Hagerty.com

All hail the Volchero


#1

The beauty of crappy old cars is that you never feel guilty taking drastic measures to turn them into something else, which in this case means something awesome. Take a Sawzall to a Ferrari F40 and people will call for blood. Take that same Sawzall to an early Volvo 245 wagon, and guys like me double take, make an illegal U-turn, and come back for a picture.


This is a companion discussion topic for the original entry at https://www.hagerty.com/articles-videos/articles/2018/10/23/all-hail-the-volchero

#2

Hello there, Nick Haas owner of R&R Auto llc, a Volvo specialist in Portland Oregon.

This is our “Shop Truck” . a 300hp+ tire burning mystery machine we created in a very short time at the begining of the year. Below is a link to our facebook page with our build of the beast. Please feel free to swing by our shop and take a closer look. Thanks for the right up! Nick and the R&R auto crew. https://m.facebook.com/pg/rnrautoportland/photos/?tab=album&album_id=554182424923483&ref=bookmarks


#3

@Rnrautoportland - Awesome! Thanks for chiming in and giving some more info on the quirky little pickup. Looks like the perfect shop truck for your operation.


#4

Glad you saw this, Nick. Thanks for the reply. I’d love to check this rig out more, and get your thoughts on some work for my 242. See you soon.


#5

Except for the sort of roughly built rear window guard and unfinished bed, it’s a nicely done “truck”. Nice enough that it really deserves a finished bed and a better looking window guard… maybe a roll bar with a guard on the inside… or delete the guard altogether.

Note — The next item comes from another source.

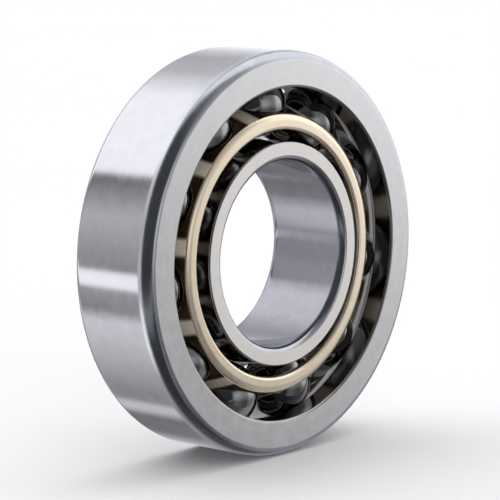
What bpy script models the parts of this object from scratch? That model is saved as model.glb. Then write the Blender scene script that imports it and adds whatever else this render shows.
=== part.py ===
"""Single-row angular contact ball bearing: two rings, a turned brass cage and its balls.

The bearing stands on its rim. Its axis is world Y, and the wide face of the outer ring looks
along -Y. Each part is modelled about its own Z axis with that face up, and the empty
"bearing_axis" lays Z down along -Y. The origin is on the axis, in the plane of the balls' centres.
The inner ring stands back from the outer one, by the same amount at both faces.
"""

import math

import bmesh
import bpy
from mathutils import Matrix, Vector

MM = 0.001

# Boundary dimensions
BORE_RADIUS = 27.5 * MM
OUTSIDE_RADIUS = 60.0 * MM
WIDTH = 29.0 * MM
SETBACK = 1.6 * MM

# Balls and their tracks
BALL_COUNT = 11
BALL_RADIUS = 10.319 * MM
CONTACT_ANGLE = math.radians(40.0)
TRACK_CONFORMITY = 0.52
TRACK_GAP = 0.25 * MM
FIRST_BALL_ANGLE = math.radians(90.0)
LIP_ANGLE = math.radians(12.0)

# Ring shoulders, seen from the wide face of the outer ring
OUTER_HIGH_SHOULDER = 49.2 * MM
OUTER_THIN_EDGE = 55.0 * MM
INNER_HIGH_SHOULDER = 38.3 * MM
INNER_THIN_EDGE = 33.2 * MM
LIP_LENGTH = 1.1 * MM

# Corners
WIDE_CORNER = 2.6 * MM
NARROW_CORNER = 1.5 * MM
BORE_CORNER = 2.0 * MM
EDGE_BREAK = 0.6 * MM

# Cage: a conical wall that crosses the pitch circle between the two high shoulders
CAGE_TILT = math.radians(20.5)
CAGE_WALL = 3.7 * MM
CAGE_LENGTH = 24.6 * MM
CAGE_CHAMFER = 0.5 * MM
POCKET_CLEARANCE = 0.45 * MM

# Facets and shading
EDGE_ANGLE = math.radians(35.0)
RING_FACETS = 60
CAGE_FACETS = 8 * BALL_COUNT
POCKET_FACETS = 24
BALL_SEGMENTS = 20
BALL_RINGS = 10
CORNER_STEPS = 3
TRACK_STEPS = 7

# Heights of the outer ring's faces over the balls' plane; the inner ring's faces are at -BACK and -FRONT
FRONT = (WIDTH + SETBACK) / 2
BACK = FRONT - WIDTH

PITCH_RADIUS = (BORE_RADIUS + OUTSIDE_RADIUS) / 2
TRACK_RADIUS = 2 * BALL_RADIUS * TRACK_CONFORMITY
TRACK_SHIFT = TRACK_RADIUS - BALL_RADIUS - TRACK_GAP


def clear_scene():
    for old in list(bpy.data.objects):
        bpy.data.objects.remove(old, do_unlink=True)


def new_collection(name):
    collection = bpy.data.collections.new(name)
    bpy.context.scene.collection.children.link(collection)
    return collection


def metal(name, colour, roughness):
    material = bpy.data.materials.new(name)
    material.use_nodes = True
    shader = material.node_tree.nodes["Principled BSDF"]
    shader.inputs["Base Color"].default_value = (*colour, 1.0)
    shader.inputs["Metallic"].default_value = 1.0
    shader.inputs["Roughness"].default_value = roughness
    return material


def arc(centre, radius, start, end, steps):
    """Points (r, z) on an arc; angles are in radians from +r towards +z."""
    turns = [start + (end - start) * step / steps for step in range(steps + 1)]
    return [(centre[0] + radius * math.cos(t), centre[1] + radius * math.sin(t)) for t in turns]


def outer_ring_profile():
    """Runs down the outside and back up the raceway side."""
    track_r = PITCH_RADIUS - TRACK_SHIFT * math.cos(CONTACT_ANGLE)
    track_z = -TRACK_SHIFT * math.sin(CONTACT_ANGLE)
    shoulder_angle = math.acos((OUTER_HIGH_SHOULDER - track_r) / TRACK_RADIUS)
    track = arc((track_r, track_z), TRACK_RADIUS, -LIP_ANGLE, shoulder_angle, TRACK_STEPS)
    lip_r, lip_z = track[0]
    quarter = math.pi / 2
    wide = (OUTSIDE_RADIUS - WIDE_CORNER, FRONT - WIDE_CORNER)
    narrow = (OUTSIDE_RADIUS - NARROW_CORNER, BACK + NARROW_CORNER)
    points = arc(wide, WIDE_CORNER, quarter, 0.0, CORNER_STEPS)
    points += arc(narrow, NARROW_CORNER, 0.0, -quarter, CORNER_STEPS)
    points += [
        (OUTER_THIN_EDGE + EDGE_BREAK, BACK),
        (OUTER_THIN_EDGE, BACK + EDGE_BREAK),
        (lip_r, lip_z - LIP_LENGTH),
    ]
    points += track
    points += [
        (OUTER_HIGH_SHOULDER, FRONT - EDGE_BREAK),
        (OUTER_HIGH_SHOULDER + EDGE_BREAK, FRONT),
    ]
    return points


def inner_ring_profile():
    """Runs down the raceway side and back up the bore."""
    track_r = PITCH_RADIUS + TRACK_SHIFT * math.cos(CONTACT_ANGLE)
    track_z = TRACK_SHIFT * math.sin(CONTACT_ANGLE)
    shoulder_angle = math.acos((track_r - INNER_HIGH_SHOULDER) / TRACK_RADIUS)
    half_turn = math.pi
    quarter = math.pi / 2
    start = half_turn - LIP_ANGLE
    end = half_turn + shoulder_angle
    track = arc((track_r, track_z), TRACK_RADIUS, start, end, TRACK_STEPS)
    lip_r, lip_z = track[0]
    wide = (BORE_RADIUS + WIDE_CORNER, WIDE_CORNER - FRONT)
    narrow = (BORE_RADIUS + BORE_CORNER, -BACK - BORE_CORNER)
    points = [
        (INNER_THIN_EDGE - EDGE_BREAK, -BACK),
        (INNER_THIN_EDGE, -BACK - EDGE_BREAK),
        (lip_r, lip_z + LIP_LENGTH),
    ]
    points += track
    points += [
        (INNER_HIGH_SHOULDER, EDGE_BREAK - FRONT),
        (INNER_HIGH_SHOULDER - EDGE_BREAK, -FRONT),
    ]
    points += arc(wide, WIDE_CORNER, -quarter, -half_turn, CORNER_STEPS)
    points += arc(narrow, BORE_CORNER, half_turn, quarter, CORNER_STEPS)
    return points


def cage_profile():
    """A conical wall with flat ends, small at the front and large at the back."""
    slope = math.tan(CAGE_TILT)
    half_wall = CAGE_WALL / 2 / math.cos(CAGE_TILT)
    end = CAGE_LENGTH / 2

    def wall(z, side):
        return PITCH_RADIUS - z * slope + side * half_wall

    return [
        (wall(end, 1) - CAGE_CHAMFER, end),
        (wall(end - CAGE_CHAMFER, 1), end - CAGE_CHAMFER),
        (wall(CAGE_CHAMFER - end, 1), CAGE_CHAMFER - end),
        (wall(-end, 1) - CAGE_CHAMFER, -end),
        (wall(-end, -1) + CAGE_CHAMFER, -end),
        (wall(CAGE_CHAMFER - end, -1), CAGE_CHAMFER - end),
        (wall(end - CAGE_CHAMFER, -1), end - CAGE_CHAMFER),
        (wall(end, -1) + CAGE_CHAMFER, end),
    ]


def turned(name, profile, facets, collection):
    """An object turned about its local Z axis from a closed profile of (r, z) points."""
    mesh = bpy.data.meshes.new(name)
    corners = len(profile)
    edges = [(i, (i + 1) % corners) for i in range(corners)]
    half_facet = Matrix.Rotation(math.pi / facets, 4, "Z")
    mesh.from_pydata([half_facet @ Vector((r, 0.0, z)) for r, z in profile], edges, [])
    part = bpy.data.objects.new(name, mesh)
    collection.objects.link(part)
    screw = part.modifiers.new("turn", "SCREW")
    screw.axis = "Z"
    screw.angle = 2 * math.pi
    screw.steps = facets
    screw.render_steps = facets
    screw.use_merge_vertices = True
    screw.merge_threshold = 0.01 * MM
    return part


def ball_angle(number):
    return FIRST_BALL_ANGLE + 2 * math.pi * number / BALL_COUNT


def pocket_cutter(collection):
    """Drills for all the pockets, each square to the cage's conical wall through its ball's centre."""
    drills = bmesh.new()
    reach = 4 * CAGE_WALL
    for number in range(BALL_COUNT):
        place = (
            Matrix.Rotation(ball_angle(number), 4, "Z")
            @ Matrix.Translation((PITCH_RADIUS, 0.0, 0.0))
            @ Matrix.Rotation(math.pi / 2 - CAGE_TILT, 4, "Y")
        )
        bmesh.ops.create_cone(
            drills,
            cap_ends=True,
            segments=POCKET_FACETS,
            radius1=BALL_RADIUS + POCKET_CLEARANCE,
            radius2=BALL_RADIUS + POCKET_CLEARANCE,
            depth=reach,
            matrix=place,
        )
    mesh = bpy.data.meshes.new("pocket_drills")
    drills.to_mesh(mesh)
    drills.free()
    cutter = bpy.data.objects.new("pocket_drills", mesh)
    collection.objects.link(cutter)
    cutter.hide_render = True
    cutter.display_type = "WIRE"
    return cutter


def make_cage(collection, cutters):
    cage = turned("cage", cage_profile(), CAGE_FACETS, collection)
    cut = cage.modifiers.new("pockets", "BOOLEAN")
    cut.operation = "DIFFERENCE"
    cut.solver = "EXACT"
    cut.object = pocket_cutter(cutters)
    return cage


def ball_mesh():
    ball = bmesh.new()
    bmesh.ops.create_uvsphere(ball, u_segments=BALL_SEGMENTS, v_segments=BALL_RINGS, radius=BALL_RADIUS)
    mesh = bpy.data.meshes.new("ball")
    ball.to_mesh(mesh)
    ball.free()
    mesh.shade_smooth()
    return mesh


def make_ball(number, mesh, collection):
    """A ball with its origin at its own centre and its Z axis along the axis that it spins about."""
    ball = bpy.data.objects.new(f"ball_{number + 1:02d}", mesh)
    collection.objects.link(ball)
    ball.matrix_local = (
        Matrix.Rotation(ball_angle(number), 4, "Z")
        @ Matrix.Translation((PITCH_RADIUS, 0.0, 0.0))
        @ Matrix.Rotation(-CONTACT_ANGLE, 4, "Y")
    )
    return ball


def shade_round(part):
    """Applies the part's modifiers and shades it smooth up to its edges."""
    evaluated = part.evaluated_get(bpy.context.evaluated_depsgraph_get())
    part.data = bpy.data.meshes.new_from_object(evaluated)
    part.modifiers.clear()
    part.data.shade_smooth()
    part.data.set_sharp_from_angle(angle=EDGE_ANGLE)


def build():
    clear_scene()
    parts = new_collection("angular_contact_bearing")
    cutters = new_collection("cutters")
    axis = bpy.data.objects.new("bearing_axis", None)
    axis.rotation_euler = (math.pi / 2, 0.0, 0.0)
    parts.objects.link(axis)

    ring_steel = metal("ring_steel", (0.62, 0.62, 0.64), 0.28)
    ball_steel = metal("ball_steel", (0.60, 0.60, 0.62), 0.06)
    cage_brass = metal("cage_brass", (0.80, 0.62, 0.36), 0.30)

    outer_ring = turned("outer_ring", outer_ring_profile(), RING_FACETS, parts)
    inner_ring = turned("inner_ring", inner_ring_profile(), RING_FACETS, parts)
    cage = make_cage(parts, cutters)
    for part in (outer_ring, inner_ring, cage):
        shade_round(part)
    for cutter in cutters.objects:
        cutter.parent = axis

    mesh = ball_mesh()
    mesh.materials.append(ball_steel)
    balls = [make_ball(number, mesh, parts) for number in range(BALL_COUNT)]
    for part, material in ((outer_ring, ring_steel), (inner_ring, ring_steel), (cage, cage_brass)):
        part.data.materials.append(material)
    for part in (outer_ring, inner_ring, cage, *balls):
        part.parent = axis
    bpy.context.view_layer.update()


build()
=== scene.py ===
"""Looks for the angular contact bearing: finely turned rings, a drilled cage, lapped balls, a light tent.

The bearing's axis is Y. Its wide outer face looks along -Y, and +Z is up. Profiles are lists of
(radius, y) in metres. Clock angles are measured from the top, clockwise as seen from the front.
"""

import math

import bmesh
import bpy
from mathutils import Matrix, Vector


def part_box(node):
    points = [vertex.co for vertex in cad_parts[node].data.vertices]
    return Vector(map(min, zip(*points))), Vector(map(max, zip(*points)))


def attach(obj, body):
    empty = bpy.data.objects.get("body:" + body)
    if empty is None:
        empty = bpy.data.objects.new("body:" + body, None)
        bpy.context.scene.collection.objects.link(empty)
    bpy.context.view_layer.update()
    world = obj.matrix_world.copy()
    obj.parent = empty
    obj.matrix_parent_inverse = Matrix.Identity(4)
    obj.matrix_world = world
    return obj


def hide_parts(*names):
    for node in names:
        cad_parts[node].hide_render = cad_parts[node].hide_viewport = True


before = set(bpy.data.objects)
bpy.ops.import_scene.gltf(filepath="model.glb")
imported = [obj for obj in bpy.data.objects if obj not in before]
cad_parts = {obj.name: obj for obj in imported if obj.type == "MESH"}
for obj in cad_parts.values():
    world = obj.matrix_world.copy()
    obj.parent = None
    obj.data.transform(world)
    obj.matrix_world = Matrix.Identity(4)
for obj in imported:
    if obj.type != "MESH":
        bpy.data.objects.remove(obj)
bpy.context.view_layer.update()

MM = 0.001
TURN = 2 * math.pi

# Boundary dimensions; the faces come from the frame
OUTER_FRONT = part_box("outer_ring")[0].y
OUTER_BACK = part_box("outer_ring")[1].y
INNER_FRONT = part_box("inner_ring")[0].y
INNER_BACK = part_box("inner_ring")[1].y
BORE_RADIUS = 27.5 * MM
OUTSIDE_RADIUS = 60.0 * MM

# Balls and tracks
BALL_COUNT = sum(name.startswith("ball_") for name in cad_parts)
BALL_RADIUS = 10.319 * MM
PITCH_RADIUS = (BORE_RADIUS + OUTSIDE_RADIUS) / 2
CONTACT_ANGLE = math.radians(40.0)
TRACK_RADIUS = 1.04 * BALL_RADIUS
TRACK_GAP = 0.05 * MM
TRACK_SHIFT = TRACK_RADIUS - BALL_RADIUS - TRACK_GAP
LIP_ANGLE = math.radians(12.0)
LIP_LENGTH = 1.1 * MM

# Shoulders
OUTER_HIGH_SHOULDER = 49.2 * MM
OUTER_THIN_EDGE = 55.0 * MM
INNER_HIGH_SHOULDER = 38.3 * MM
INNER_THIN_EDGE = 33.2 * MM

# Rounded corners of the rings: how far each is cut back, before and after it on the profile
SHOULDER_CUT = 0.75 * MM
TRACK_CUT = 0.15 * MM
OUTSIDE_FRONT_CUTS = (2.6 * MM, 4.1 * MM)
OUTSIDE_BACK_CUTS = (1.8 * MM, 1.5 * MM)
OUTER_THIN_CUT = 0.65 * MM
OUTER_LIP_CUT = 0.25 * MM
BORE_BACK_CUTS = (2.2 * MM, 2.5 * MM)
BORE_FRONT_CUTS = (2.6 * MM, 1.7 * MM)
INNER_THIN_CUTS = (0.4 * MM, 0.6 * MM)
INNER_LIP_CUT = 0.05 * MM

# Cage: a conical wall with a rim at each end. In front, a land runs along the inside of the rim.
CAGE_TILT = math.radians(20.5)
CAGE_WALL = 3.7 * MM
CAGE_END = 12.3 * MM
CAGE_LAND_RADIUS = 36.6 * MM
CAGE_LAND = 2.0 * MM
WALL_END = CAGE_END - 1.1 * MM
LAND_END = CAGE_END - CAGE_LAND
LAND_STEP = 0.2 * MM
LAND_STEP_CUT = 0.15 * MM
FRONT_RIM_OUTER_CUTS = (0.95 * MM, 1.7 * MM)
FRONT_RIM_INNER_CUT = 1.0 * MM
BACK_RIM_WALL_CUT = 0.6 * MM
BACK_RIM_FACE_CUT = 0.9 * MM
POCKET_RADIUS = BALL_RADIUS + 0.42 * MM
POCKET_EDGE = 0.33 * MM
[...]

I’m a Rambler guy. Ramblers are the Volvo of American cars… underappreciated, and low enough in value that people don’t mind hot rodding them as much as other (admittedly more valuable) late 50s and 60s cars. Or doing strange things to them. But they are solidly built, and most are modestly powered – very similar to the Volvo. Heck, the 58-60 Rambler American even bears a strong resemblance to a 56 Amazon – more so than the New Yorker (I’m assuming 49-54) the Wikipedia Volvo Amazon article says inspired it.